Flag of Uzbekistan  ,
Sunday, January 20, 2008

Sharing a car with Yuki, Motoko, and another Japanese traveler, I headed west across the white Kyzylkum desert, a misnomer in the winter because it translates as "red sands."

Seeing no red sands for hours, but wide expanses of flat, sparse shrublands, we crossed the Amu Darya, now frozen solid, and reached the Hotel Arqonchi, the only one we could find open, by late afternoon. The desert was bitterly cold that evening--nothing new--but I climbed up to the top of the Kukhana Ark for sunset over Khiva, the old town of Ichon Qala, turning the fortress walls, the medrassas, the minarets, and adobe homes to gold.

One evening, we all celebrated two birthdays in the hotel family, one for their baby's first year and another for their grandmother who was 84 years old. We ate fried Amu Darya fish for the occasion. The children danced to music videos.

Despite the freezing temperatures, weekend brides still walked with bare shoulders to the holy shrines--the Aayid Alauddin Mausoleum and the Pahlavon Mohammed Mausoleum--to be blessed with their husbands, kneeling before the mullah, shivering. Besides the large wedding parties, many of the streets were understandably sparse with people fleeing the cold. Still, people, warming their hands over coals or curning cardboard, sold their wares at the bazaar, near the East Gate: everything from fish to new plastic bins or wooden cribs, still built the old-fashioned way.

The ancient capital of Khorezm was Urgench, which both Ghengis Khan and Timur destroyed. Timur flooded the city by destroying a dam upstream, changing the course of the Amu Darya and desertifing the area. Khorezm recovered, shifting their capital upstream to the smaller town of Khiva.

During its time, the city was known for its slave trade, its wrestling-philosopher-saint Pahlavon Mohammed, and handicrafts. The Slaves were brought to Khiva from both north and south--the Kazakhs and Turkmen nomads who raided cities for the slave trade. Walking through the East Gate, I saw the cells where the slaves were kept as they were being sold.

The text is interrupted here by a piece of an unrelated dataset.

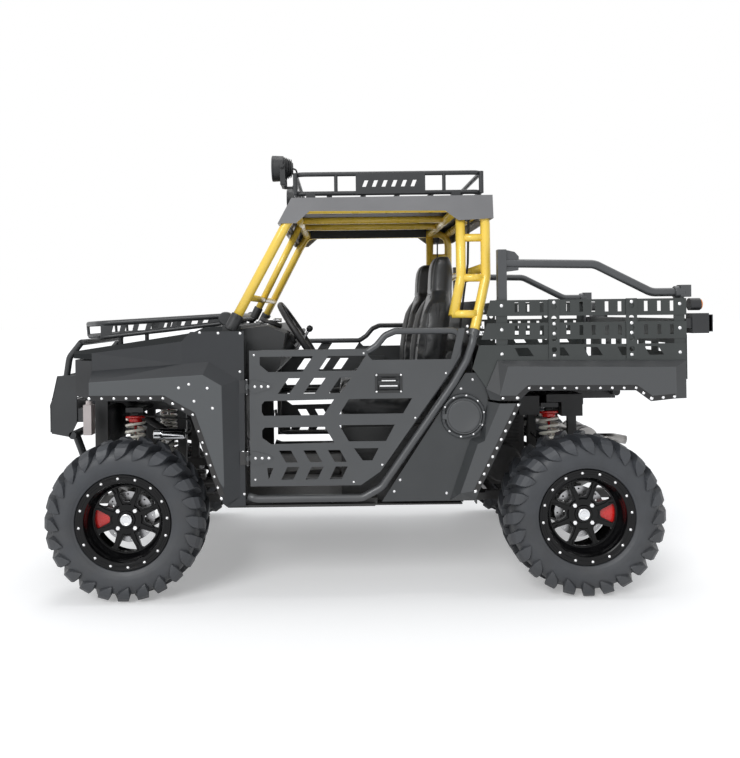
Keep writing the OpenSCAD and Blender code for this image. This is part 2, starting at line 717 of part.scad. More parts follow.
// Windows of the door, each an outline in Y and Z.
door_windows = [
    [[-446, 1012], [-224, 1012], [-268, 948], [-411, 948], [-446, 978]],
    [[-160, 1012], [-2, 1012], [-44, 950], [-202, 950]],
    [[-428, 827], [-138, 831], [-182, 766], [-432, 766], [-440, 780], [-440, 812]],
    [[-76, 832], [188, 832], [150, 769], [-116, 769]],
    [[-428, 717], [-178, 717], [-139, 651], [-403, 647], [-439, 674], [-439, 705]],
    [[-117, 723], [114, 723], [77, 655], [-78, 655]],
    [[-57, 626], [46, 626], [19, 575], [-21, 575]],
    [[-420, 548], [-394, 548], [-414, 500]]];
// Rows of small slanted windows: first corner's Y, foot's Z, head's Z, lean, width, count, step.
door_rows = [[-372, 857, 921, 45, 48, 3, 107], [-342, 570, 620, -28, 50, 3, 102], [-362, 498, 551, 26, 50, 3, 101]];

module door_plate_left() {
    color([0.33, 0.34, 0.35]) {
        difference() {
            side_plate(side_x, sheet_t, door_edge);
            for (w = door_windows) side_plate(side_x - 5, 20, w);
            for (r = door_rows) for (i = [0 : r[5] - 1]) {
                y = r[0] + i * r[6];
                side_plate(side_x - 5, 20, [[y, r[1]], [y + r[4], r[1]], [y + r[4] + r[3], r[2]], [y + r[3], r[2]]]);
            }
            side_plate(side_x - 5, 20, [[44, 866], [138, 866], [138, 925], [44, 925]]);
        }
        // Recessed latch cup
        difference() {
            side_plate(side_x - 22, 26, [[36, 858], [146, 858], [146, 933], [36, 933]]);
            side_plate(side_x - 18, 30, [[44, 866], [138, 866], [138, 925], [44, 925]]);
        }
        side_plate(side_x - 14, 10, [[46, 888], [136, 888], [136, 904], [46, 904]]);
    }
    color([0.15, 0.15, 0.16]) for (z = hinge_z) door_hinge(z);
}

module door_frame_left() {
    tube_x = side_x - door_tube_d / 2 - 0.3;
    route = [[-476, 1026], [2, 1026], [42, 1052], [78, 1094], [120, 1112], [396, 1112], [384, 1011],
        [344, 945], [48, 540], [-34, 487], [-476, 487]];
    color([0.28, 0.29, 0.3]) {
        pipe([for (p = concat(route, [route[0]])) [tube_x, p[0], p[1]]], door_tube_d);
        bar([tube_x, -476, 487], [tube_x, -476, 1026], door_tube_d - 1);
        bar([tube_x, -476, 740], [tube_x, 175, 740], door_tube_d - 6);
    }
}

// ---------------------------------------------------------------- cargo bed

module bed_tub() {
    color([0.12, 0.12, 0.13]) {
        block([-bed_half, bed_front, bed_z], [bed_half, bed_rear, bed_z + 10]);
        block([-bed_half, bed_front - 4, bed_z], [bed_half, bed_front, 1048]);
        block([-592, bed_front - 4, 1040], [592, bed_front, 1235]);
        both_sides() {
            block([bed_half, 516, bed_z], [board_x - 0.3, bed_rear, bed_z + 6]);
            block([200, bed_front + 60, 812], [240, bed_rear - 40, bed_z]);
            translate([182, bed_hinge_y, bed_hinge_z]) rotate([0, 90, 0]) cylinder(h = 60, r = 18);
            block([200, bed_hinge_y - 18, bed_hinge_z], [240, bed_hinge_y + 18, bed_z]);
        }
        translate([-240, bed_hinge_y, bed_hinge_z]) rotate([0, 90, 0]) cylinder(h = 480, r = 8);
        // Lugs and pins that carry the tailgate
        both_sides() {
            block([618, bed_rear - 30, bed_z + 10], [628, 1364, gate_hinge_z + 12]);
            translate([572, gate_hinge_y, gate_hinge_z]) rotate([0, 90, 0]) cylinder(h = 50, r = 4.95);
        }
    }
}

// One bed side: slatted boards, their upright straps and the solid lower board with its windows.
module bed_side() {
    slot_y = [630, 676, 735, 846, 900, 951, 1007, 1061, 1171, 1226, 1279];
    strap_y = [785, 1109];
    color([0.25, 0.26, 0.27]) {
        difference() {
            union() {
                side_plate(board_x, 4, [[503, 1170], [520, 1236], [1340, 1236], [1340, 1166]]);
                side_plate(board_x, 4, [[480, 1072], [506, 1140], [1340, 1140], [1340, 1068]]);
            }
            for (y = slot_y) for (z = [1184, 1086]) side_plate(board_x - 5, 20, [[y - 8, z], [y + 8, z], [y + 8, z + 42], [y - 8, z + 42]]);
        }
        difference() {
            side_plate(board_x, 4, [[442, 951], [472, 1048], [1335, 1048], [1335, 870], [500, 870], [452, 940]]);
            for (y = [650, 800, 940, 1080, 1195])
                side_plate(board_x - 5, 20, [[y - 30, 1036], [y + 26, 1036], [y + 50, 1000], [y - 12, 1000]]);
        }
        for (y = strap_y) difference() {
            side_plate(board_x + 4.3, 4, [[y - 23, 985], [y + 23, 985], [y + 23, 1238], [y - 23, 1238]]);
            for (z = [1027, 1073, 1115, 1157, 1207]) translate([board_x, y, z]) rotate([0, 90, 0]) cylinder(h = 20, r = 11);
        }
        side_plate(board_x - 8, 7.7, [[1290, 870], [1334, 870], [1334, 1238], [1290, 1238]]);
        side_plate(board_x - 8, 7.7, [[545, 870], [590, 870], [590, 1238], [545, 1238]]);
    }
}

module bed_flare() {
    outer_x = flare_x - 5;
    inner_x = board_x + 10;
    corners = [
        [outer_x, 586, 960], [outer_x, 1277, 950], [outer_x, 1278, 842], [outer_x, 1176, 834],
        [outer_x, 1113, 880], [outer_x, 664, 884], [outer_x, 615, 841], [outer_x, 552, 841], // 0-7 outer face
        [inner_x, 548, 984], [inner_x, 1334, 976], [inner_x, 1334, 818], [inner_x, 498, 866],
        [inner_x, 514, 822], // 8-12 fold lines on the bed
        [outer_x - 9, 1278, 819], [outer_x - 9, 1178, 809], [outer_x - 9, 1116, 855],
        [outer_x - 9, 674, 860], [outer_x - 9, 629, 818], [outer_x - 9, 550, 818]]; // 13-18 arch edge
    faces = [[0, 1, 4, 5], [1, 2, 3, 4], [0, 5, 6, 7], [8, 9, 1, 0], [1, 9, 10, 2], [2, 10, 13], [8, 0, 7, 11], [11, 7, 18, 12],
        [2, 13, 14, 3], [3, 14, 15, 4], [4, 15, 16, 5], [5, 16, 17, 6], [6, 17, 18, 7]];
    color([0.35, 0.35, 0.36]) folded_sheet(corners, faces, sheet_t);
}

module bed_hoop() {
    x = 662;
    color([0.3, 0.3, 0.31]) {
        block([x - 19, 556, bed_z + 10], [x + 19, 594, 1450]);
        pipe([[x, 590, 1392], [x, 968, 1384], [x, 1207, 1262], [x, 1330, 1262]], 36);
        block([x - 19, 1322, 866], [x + 19, 1334, 1292]);
        block([x - 24, 1322, 1241], [x + 24, 1366, 1292]);
        side_plate(x - 8, 16, [[594, 1356], [646, 1362], [648, 1420], [630, 1440], [594, 1448]]);
    }
}

module tailgate() {
    inside = 612;
    color([0.25, 0.26, 0.27]) difference() {
        union() {
            block([-inside, 1348, gate_hinge_z], [inside, 1356, 1150]);
            both_sides() block([inside - 60, 1356, gate_hinge_z + 10], [inside - 20, 1386, 1080]);
            translate([-inside, gate_hinge_y, gate_hinge_z]) rotate([0, 90, 0]) cylinder(h = 2 * inside, r = 9);
            block([-inside, 1356, 1130], [inside, 1372, 1150]);
        }
        for (x = [-440 : 160 : 360]) block([x, 1340, 1000], [x + 90, 1360, 1040]);
        both_sides() translate([560, gate_hinge_y, gate_hinge_z]) rotate([0, 90, 0]) cylinder(h = 80, r = 5);
    }
}

module tail_lamps() {
    color([0.3, 0.3, 0.31]) both_sides() {
        block([626, 1366.3, 1088], [690, 1436, 1172]);
        block([632, 1436, 1094], [684, 1455, 1166]);
        block([650, 1340.3, 1110], [684, 1366.3, 1150]);
        translate([656, 1366.3, 1210]) rotate([-90, 0, 0]) cylinder(h = 44, r = 26);
    }
}

// ---------------------------------------------------------------- masses inside

module engine_block() {
    color([0.2, 0.2, 0.21]) block([-210, 545, 384], [210, 765, 730]);
}

module air_box() {
    color([0.05, 0.05, 0.055]) {
        block([-380, 832, 770], [380, 996, 806]);
        both_sides() {
            block([190, 900, 706], [380, 996, 770]);
            block([214, 706, 714], [380, 798, 800]);
        }
    }
}

module muffler() {
    color([0.5, 0.5, 0.5]) {
        translate([-140, 1086, 560]) rotate([0, 90, 0]) cylinder(h = 280, r = 58);
        translate([100, 1086, 560]) rotate([-90, 0, 0]) translate([0, 0, 40]) cylinder(h = 60, r = 20);
    }
}

// ---------------------------------------------------------------- nodes

frame();
upper_frames();
radiator();
coolant_bottle();
floor_pan();
cabin_walls();
seat_base();
hood();
front_fascia();
headlights();
front_fenders();
door_hinges();
front_bumper();
winch();
front_rack();
dashboard();
roll_cage();
roof();
roof_rack();
roof_lamps();
side_hoops();
rear_panels();
translate([wheel_centre[0], 0, 0]) seat();  // driver_seat
translate([-wheel_centre[0], 0, 0]) seat();  // passenger_seat
steering_column();
steering_wheel();
engine_block();
air_box();
muffler();
driveline();
suspension_arms();
shock_absorbers();
coil_springs();
tie_rods();
at_axle(front_y) { knuckle(-1); steering_arm(); }  // front_left_knuckle
mirror([1, 0, 0]) at_axle(front_y) { knuckle(-1); steering_arm(); }  // front_right_knuckle
both_sides() at_axle(rear_y) knuckle(1);  // rear_knuckles
at_axle(front_y) caliper(180);  // front_left_caliper
mirror([1, 0, 0]) at_axle(front_y) caliper(180);  // front_right_caliper
both_sides() at_axle(rear_y) caliper(0);  // rear_calipers
at_axle(front_y) translate([front_tyre_x, 0, 0]) tyre(front_tyre_w, rim_half);  // front_left_tyre
at_axle(front_y) rim(rim_half);  // front_left_rim
mirror([1, 0, 0]) at_axle(front_y) translate([front_tyre_x, 0, 0]) tyre(front_tyre_w, rim_half);  // front_right_tyre
mirror([1, 0, 0]) at_axle(front_y) rim(rim_half);  // front_right_rim
at_axle(rear_y) translate([rear_tyre_x, 0, 0]) tyre(rear_tyre_w, rear_rim_half);  // rear_left_tyre
at_axle(rear_y) rim(rear_rim_half);  // rear_left_rim
mirror([1, 0, 0]) at_axle(rear_y) translate([rear_tyre_x, 0, 0]) tyre(rear_tyre_w, rear_rim_half);  // rear_right_tyre
mirror([1, 0, 0]) at_axle(rear_y) rim(rear_rim_half);  // rear_right_rim
door_frame_left();  // left_door_frame
door_plate_left();  // left_door_plate
mirror([1, 0, 0]) door_frame_left();  // right_door_frame
mirror([1, 0, 0]) door_plate_left();  // right_door_plate
fuel_flap();
bed_tub();
both_sides() bed_side();  // bed_side_boards
both_sides() bed_flare();  // bed_flares
both_sides() bed_hoop();  // bed_hoops
tailgate();
tail_lamps();
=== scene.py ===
"""Looks of a side by side utility vehicle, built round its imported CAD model.

Z is up, the front points to -Y and the vehicle's left side to +X.
"""
import math

import bpy
from mathutils import Matrix, Vector
from mathutils.bvhtree import BVHTree
from mathutils.geometry import tessellate_polygon


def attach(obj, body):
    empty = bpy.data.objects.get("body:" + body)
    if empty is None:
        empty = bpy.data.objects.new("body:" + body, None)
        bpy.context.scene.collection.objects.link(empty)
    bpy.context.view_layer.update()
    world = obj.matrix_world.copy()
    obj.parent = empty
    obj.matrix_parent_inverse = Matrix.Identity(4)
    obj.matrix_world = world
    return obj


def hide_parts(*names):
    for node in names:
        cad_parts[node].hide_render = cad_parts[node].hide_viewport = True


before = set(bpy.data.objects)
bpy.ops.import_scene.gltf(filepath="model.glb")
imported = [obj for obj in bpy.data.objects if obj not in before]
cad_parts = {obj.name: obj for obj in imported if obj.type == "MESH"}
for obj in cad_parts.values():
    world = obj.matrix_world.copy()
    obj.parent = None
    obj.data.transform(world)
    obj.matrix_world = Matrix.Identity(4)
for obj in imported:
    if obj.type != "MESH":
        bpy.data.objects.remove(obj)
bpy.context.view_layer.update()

MM = 0.001
BODY = "chassis"
FRONT_Y, REAR_Y, HUB_Z = -1016, 904, 334


# ------------------------------------------------------------------ materials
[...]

Once the Russians invaded, its was preserved like strawberry jam, hence its tourist draw: everything is similar to what it would have looked like in the nineteenth century.

Well, at least the buildings are similar, preserved as museums.

For one whole day, I walked around Khiva, climbing a minaret, visiting the wrestler's mausoleum, admiring the intricate knotted tilework, and eating shashlyk and bread in the market. Aside from the weddings, we were the only tourists in town.

The next day, after breakfast with everyone, I said goodbye and left Khiva by marshrutka to Nukus, a few hours further northwest. The marshrutka stopped at the edge of the Amu Darya, now a sheet of ice. Here three of us walked across the river to the other side, where we found waiting cars to take passengers to another marshrutka, driving Dukes of Hazard style through the shrubs on the way.